Her words could hardly be more plain, yer the Internet crawls with tearful videos of Hillary supporters saying, in effect, "No way, No how, No Obama."  Despite calls from all sides for party unity, die-hard Hillraisers have created the amusingly-named PUMA, which stands for "Party Unity My A**."

Which is Worse, Sexism or Racism?

Their consensus seems to be that the media and Obama's treatment of Hillary was so sexist, so revoltingly unfair and wrong, and Obama himself is so exceptionally unqualified for the Oval Office as Hillary, herself, repeatedly pointed out, that the Democratic party will be better off losing this fall, hopefully learning their lesson that feminists are Not To Be Taken Lightly.

That may not be their only concern.  What if Mr. Obama wins and turns out to be as incompetent and ineffective as, say, Mr. Carter?  How long would it be before the Democrats would win the White House again?

It took twelve years and the abandonment of many cherished leftist policies for the Democratic party to recover from Mr. Carter - and even then, it took Bill Clinton, generally considered the greatest natural politician of his generation, running against the first Mr. Bush, who not only had highly-visible trouble with the "vision thing" but lost a few percent of the vote to the death-throes of Ross Perot's campaign.  For all his vaunted popularity, Bill Clinton never succeeded in winning a majority of votes cast; by that measure, George W. Bush was more popular than he.

There are always die-hards after a primary loss who want to take their votes and go home.  You don't often get thousands of them, and you almost never have their numbers growing the further their loss recedes into history.  According to CNN polls, that's exactly what's taking place:

The poll showed that 66 percent of Clinton supporters -- registered Democrats who want Clinton as the nominee -- are now backing Obama. That's down from 75 percent in the end of June. Twenty-seven percent of them now say they'll support McCain, up from 16 percent in late June.

Instead of gaining ground among Hillary supporters, the polls say that Mr. Obama is losing them.  Even Bill Clinton may harbor PUMA feelings.  He made the following statement in a speech this week:

Suppose for example you're a voter and you have candidate X and you have candidate Y," Clinton said. "Candidate X agrees with you on everything but you don't think that person can deliver on anything. Candidate Y disagrees with you on half the issues but you believe that on the other half, the candidate will be able to deliver.
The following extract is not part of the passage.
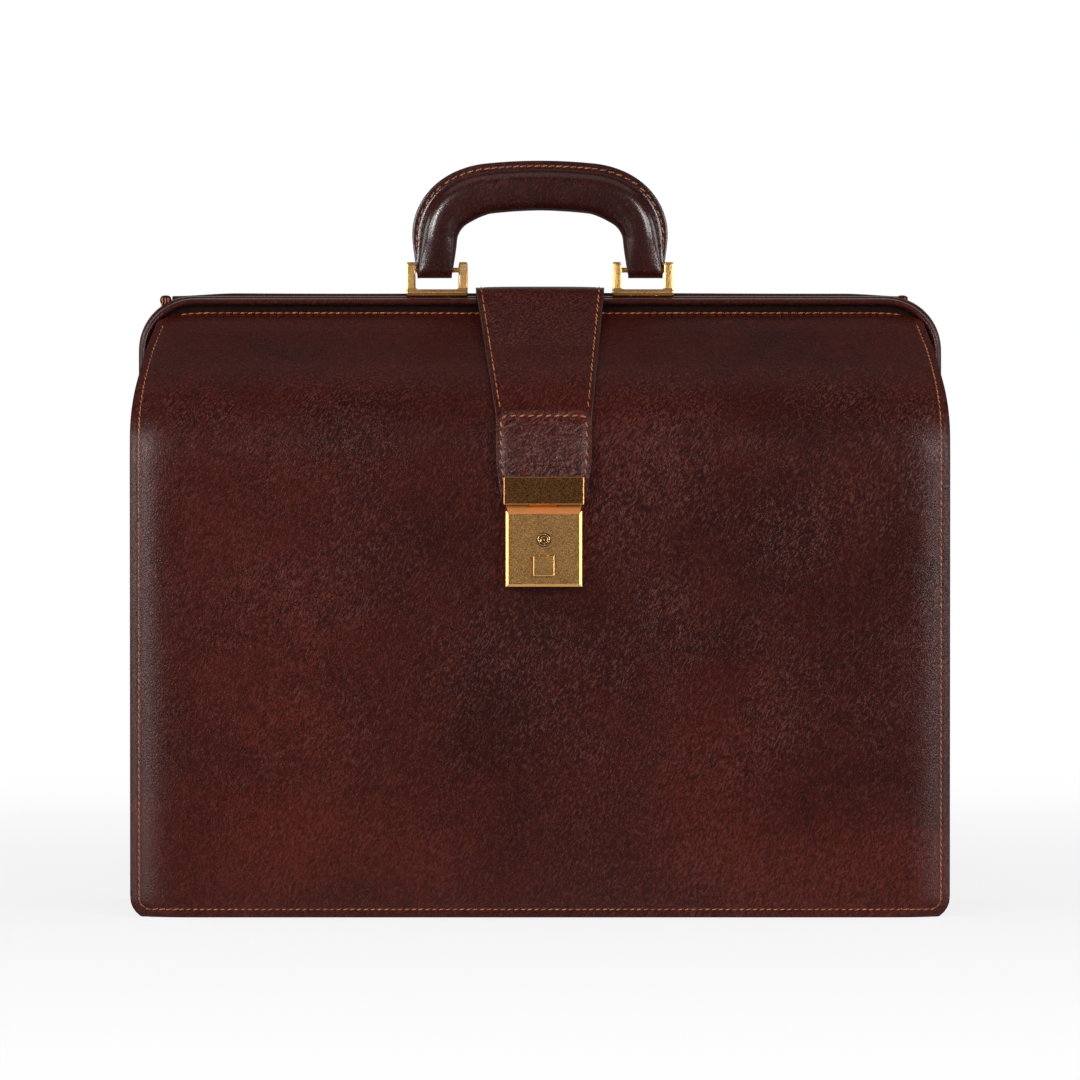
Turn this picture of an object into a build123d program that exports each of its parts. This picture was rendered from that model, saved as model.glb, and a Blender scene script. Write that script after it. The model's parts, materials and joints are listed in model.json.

This is the kind of question that I predict - and this has nothing to do with what's going on now - but I am just saying if you look at five, 10, 15 years from now, you may actually see this delivery issue become a serious issue in Democratic debates because it is so hard to figure out how to turn good intentions into real changes in the lives of the people we represent.

Mr.Clinton himself agrees with Scragged that it is very hard to turn good intentions into real changes; not everyone can do it.  There are an awful lot of people who don't need to wait five, 10, 15 years from now to confront this conundrum of good intentions versus good results - it hardly takes 5, 10, or 15 seconds to figure out what Slick Willie might be getting at.

Could it be that the Great Manipulator himself is not entirely convinced that Barack Obama is ready for prime time?  Does Slick Willie think that Mr. Obama will have trouble actually getting things done?  As we've noted before, Obama's legislative record is not reassuring on this point, and Mrs. Pelosi's legislative agenda, which Mr. Obama has promised to sign, is enough to make business owners sell out and shift their assets elsewhere.

Having buried Sen. Kennedy in the 1980 primary, Mr. Carter had the problem of what to do with Mr. Kennedy's movement.  Having buried Hillary's candidacy, Mr. Obama now has the problem of what to do with Hillary's much larger movement.

It's going to be tough enough for him to beat Sen. McCain even with all the Hillraisers firmly on board; the more people get a good look at Obama and the harder the labor unions and the media try to anoint him without bothering with trivial details such as the actual election, the further his poll numbers drop.  The last thing he needs is for Hillary's movement to go marching on without her like Frankenstein's monster - yet that's what he's faced with.  Has Hillary, in her all-consuming pursuit of power, succeeded in waking the sleeping giant of working-class Democrats and feminists, and filled them with a terrible resolve?

And so, after an interminable electoral season during which Hillary has repeatedly impressed us with her fortitude, grit, and determination, we are forced to conclude: Hillary is the greatest leader of our time.  Not the most successful, no; but in terms of inspiring loyalty, commitment, and absolute conviction in her supporters, she is without peer.

Poor Barack - never underestimate the power of a woman.